4) Practice “conscious spending.” Every dollar you spend on something is a dollar that is not being spent on something else. Figure out what you like, what drives you, what makes you happy, and spend your money on THAT. If you want a $4 a day latte, buy it. If you want to take your family out to a nice dinner once a month, save your $4 a day and you could take your family out to $120 meal. If you go to the gym every other day, don't worry that it costs you $50/month. But if you never go, what's wrong with using the gym on base the once a week you do go? Don’t let recurring charges on your debit or credit card limit what YOU want to do with your time and money! If you’re not using a service (gym, cable, magazine subscriptions) cancel it!

5) Make sure your insurance is current, covering what you need, and not covering what you don’t. Life insurance through the military (SGLI) is a great deal. Likewise with health insurance. However, if you’re driving a car more than 6 years old, you’re probably paying too much for auto insurance. Get quotes from competitors and see if it’s worth cancelling comprehensive coverage. If you live in an apartment or the dorms, renters insurance is cheap and offers you excellent coverage. You can’t risk not having it. With a good auto, life, and home/renters insurance, you'll cover yourself from life's misfortunes.

6) Get rid of your debt. Stop working for your creditors and start putting your money to work for you. Debt is slavery. So long as you are required to make monthly payments on your credit cards, auto, house, cadet, or student loans, you are not working for yourself, you’re working for your lenders.

7) Save for goals. Saving for no reason isn't any fun. Have goals! Target your savings. Save for a trip to Hawaii. Save for a new car. Save for Christmas presents. Automate everything so that you saving becomes the first thing you do, not the last.

8) Educate yourself and earn more. The most powerful way to increase your income is through education. Formal or informal, it’s important to never stop learning. College graduates make almost 2.5x the income as high school dropouts and enjoy a unemployment rate that’s 3x less than the dropouts. The military offers many ways to educate yourself and many education benefits. Besides formal schooling, spend some time reading some classic personal finance books or blogs.
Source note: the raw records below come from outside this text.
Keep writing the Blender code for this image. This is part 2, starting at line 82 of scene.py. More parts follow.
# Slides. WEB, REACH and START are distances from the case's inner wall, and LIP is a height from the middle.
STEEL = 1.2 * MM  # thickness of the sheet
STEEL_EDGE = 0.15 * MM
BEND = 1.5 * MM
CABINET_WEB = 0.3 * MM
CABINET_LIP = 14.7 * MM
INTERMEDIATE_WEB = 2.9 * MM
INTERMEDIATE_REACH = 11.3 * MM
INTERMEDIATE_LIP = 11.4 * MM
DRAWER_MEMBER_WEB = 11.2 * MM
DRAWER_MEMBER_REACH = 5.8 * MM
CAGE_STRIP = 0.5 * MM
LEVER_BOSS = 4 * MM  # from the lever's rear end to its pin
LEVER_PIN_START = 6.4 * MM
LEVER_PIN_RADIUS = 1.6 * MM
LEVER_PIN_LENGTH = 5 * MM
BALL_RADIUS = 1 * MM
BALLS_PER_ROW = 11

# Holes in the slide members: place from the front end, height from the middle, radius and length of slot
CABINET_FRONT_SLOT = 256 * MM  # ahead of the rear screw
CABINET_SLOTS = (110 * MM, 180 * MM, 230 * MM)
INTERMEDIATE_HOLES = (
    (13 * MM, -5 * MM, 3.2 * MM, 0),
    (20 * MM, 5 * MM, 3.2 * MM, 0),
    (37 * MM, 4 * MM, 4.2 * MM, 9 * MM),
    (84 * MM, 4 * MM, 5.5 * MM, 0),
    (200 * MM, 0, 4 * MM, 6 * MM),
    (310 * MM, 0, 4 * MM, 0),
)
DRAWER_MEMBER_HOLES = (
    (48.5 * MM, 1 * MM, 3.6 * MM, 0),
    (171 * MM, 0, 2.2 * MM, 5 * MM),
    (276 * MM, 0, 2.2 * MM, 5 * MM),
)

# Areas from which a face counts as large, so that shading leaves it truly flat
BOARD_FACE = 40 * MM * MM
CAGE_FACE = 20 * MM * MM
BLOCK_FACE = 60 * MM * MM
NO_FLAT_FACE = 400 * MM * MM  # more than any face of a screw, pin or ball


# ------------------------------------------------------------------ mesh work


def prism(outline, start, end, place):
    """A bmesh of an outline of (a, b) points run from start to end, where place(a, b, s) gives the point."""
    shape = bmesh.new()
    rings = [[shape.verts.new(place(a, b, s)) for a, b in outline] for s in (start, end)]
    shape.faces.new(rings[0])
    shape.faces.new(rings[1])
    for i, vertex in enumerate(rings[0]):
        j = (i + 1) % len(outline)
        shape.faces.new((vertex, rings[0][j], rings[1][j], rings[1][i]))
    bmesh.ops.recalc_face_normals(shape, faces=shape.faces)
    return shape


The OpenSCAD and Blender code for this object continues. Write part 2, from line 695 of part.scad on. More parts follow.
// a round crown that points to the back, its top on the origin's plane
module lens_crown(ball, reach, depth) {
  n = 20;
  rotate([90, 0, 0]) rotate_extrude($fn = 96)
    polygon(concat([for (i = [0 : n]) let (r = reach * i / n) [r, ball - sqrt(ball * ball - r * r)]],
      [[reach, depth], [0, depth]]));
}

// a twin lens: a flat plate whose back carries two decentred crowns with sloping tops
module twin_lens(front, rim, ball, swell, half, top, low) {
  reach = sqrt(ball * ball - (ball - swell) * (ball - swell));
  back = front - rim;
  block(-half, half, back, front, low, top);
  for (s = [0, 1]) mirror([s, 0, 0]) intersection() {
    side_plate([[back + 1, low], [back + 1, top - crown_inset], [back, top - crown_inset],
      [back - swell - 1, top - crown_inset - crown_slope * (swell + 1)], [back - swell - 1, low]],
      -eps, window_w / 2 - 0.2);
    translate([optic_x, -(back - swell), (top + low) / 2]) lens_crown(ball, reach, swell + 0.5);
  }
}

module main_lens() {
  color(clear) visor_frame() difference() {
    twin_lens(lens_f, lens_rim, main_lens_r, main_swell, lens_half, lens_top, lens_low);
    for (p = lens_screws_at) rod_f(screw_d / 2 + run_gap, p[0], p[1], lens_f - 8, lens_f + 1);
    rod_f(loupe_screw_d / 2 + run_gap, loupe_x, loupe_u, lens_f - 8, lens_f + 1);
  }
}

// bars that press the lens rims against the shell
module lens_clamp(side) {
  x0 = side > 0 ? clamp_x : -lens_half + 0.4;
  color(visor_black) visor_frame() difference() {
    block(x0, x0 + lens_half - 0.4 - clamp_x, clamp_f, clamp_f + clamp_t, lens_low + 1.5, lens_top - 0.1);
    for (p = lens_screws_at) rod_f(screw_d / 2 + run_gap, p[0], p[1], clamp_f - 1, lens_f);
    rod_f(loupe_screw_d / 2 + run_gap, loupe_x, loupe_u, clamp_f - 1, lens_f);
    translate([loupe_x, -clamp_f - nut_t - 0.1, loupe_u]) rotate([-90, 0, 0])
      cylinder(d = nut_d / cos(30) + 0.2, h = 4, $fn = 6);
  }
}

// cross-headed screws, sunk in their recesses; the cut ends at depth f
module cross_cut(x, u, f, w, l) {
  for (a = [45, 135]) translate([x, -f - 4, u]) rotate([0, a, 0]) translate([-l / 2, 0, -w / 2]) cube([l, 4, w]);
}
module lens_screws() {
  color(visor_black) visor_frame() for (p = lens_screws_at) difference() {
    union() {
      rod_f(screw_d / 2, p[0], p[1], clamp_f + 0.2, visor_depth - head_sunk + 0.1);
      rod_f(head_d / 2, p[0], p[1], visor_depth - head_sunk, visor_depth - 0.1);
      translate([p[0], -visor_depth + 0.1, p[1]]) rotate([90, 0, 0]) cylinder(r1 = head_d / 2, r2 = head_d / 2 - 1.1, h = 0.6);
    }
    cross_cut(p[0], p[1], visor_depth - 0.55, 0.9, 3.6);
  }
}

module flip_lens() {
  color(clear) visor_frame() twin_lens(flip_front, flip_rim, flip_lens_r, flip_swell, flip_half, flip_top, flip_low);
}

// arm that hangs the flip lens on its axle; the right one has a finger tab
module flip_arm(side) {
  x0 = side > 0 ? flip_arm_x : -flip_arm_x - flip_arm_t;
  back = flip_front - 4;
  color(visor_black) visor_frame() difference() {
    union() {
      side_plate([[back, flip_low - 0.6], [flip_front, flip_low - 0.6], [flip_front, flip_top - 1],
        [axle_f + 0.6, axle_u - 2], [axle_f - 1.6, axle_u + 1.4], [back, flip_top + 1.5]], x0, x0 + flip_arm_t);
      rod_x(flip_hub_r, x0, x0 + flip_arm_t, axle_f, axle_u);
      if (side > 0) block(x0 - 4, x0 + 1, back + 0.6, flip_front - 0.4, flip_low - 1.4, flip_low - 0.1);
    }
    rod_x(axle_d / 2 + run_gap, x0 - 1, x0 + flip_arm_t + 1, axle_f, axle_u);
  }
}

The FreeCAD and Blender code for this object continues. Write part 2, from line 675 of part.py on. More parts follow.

9) Invest and max out your retirement accounts at a minimum. If financial independence is your goal like me, you need to contribute the maximum amount you can every year to your Roth TSP, your Roth IRA, your spouse's Roth IRA, and your regular investment accounts. If you can save 50% of your income you can achieve financial independence in only 17 years. Once you have between 25-33 x your annual expenses invested, you are financially independent.

Throw in a military retirement pension or income from other sources and you can be financial independent before you're 40. Investing is not hard. Automatically contribute to your tax advantaged retirement accounts and set your investments to go into a Lifecycle TSP fund or Vanguard Target Date fund. If you have educated yourself a bit more, then you can adjust your asset allocation to achieve financial independence earlier.

10) Enjoy your new found financial freedom! Congratulations! After a few short years or months of following these steps, you should:

  • Be debt free
  • Have a comfortable emergency fund
  • Spend money on the things you want
  • Save for the things you want and want to do

You are enjoying all life has to offer and are happy and secure in your financial success. This is NOT a get rich quick scheme. This about creating an environment for you to maximize your income, minimize your expenses, and save for the things that are important to you. You CAN be wealthy during your military service!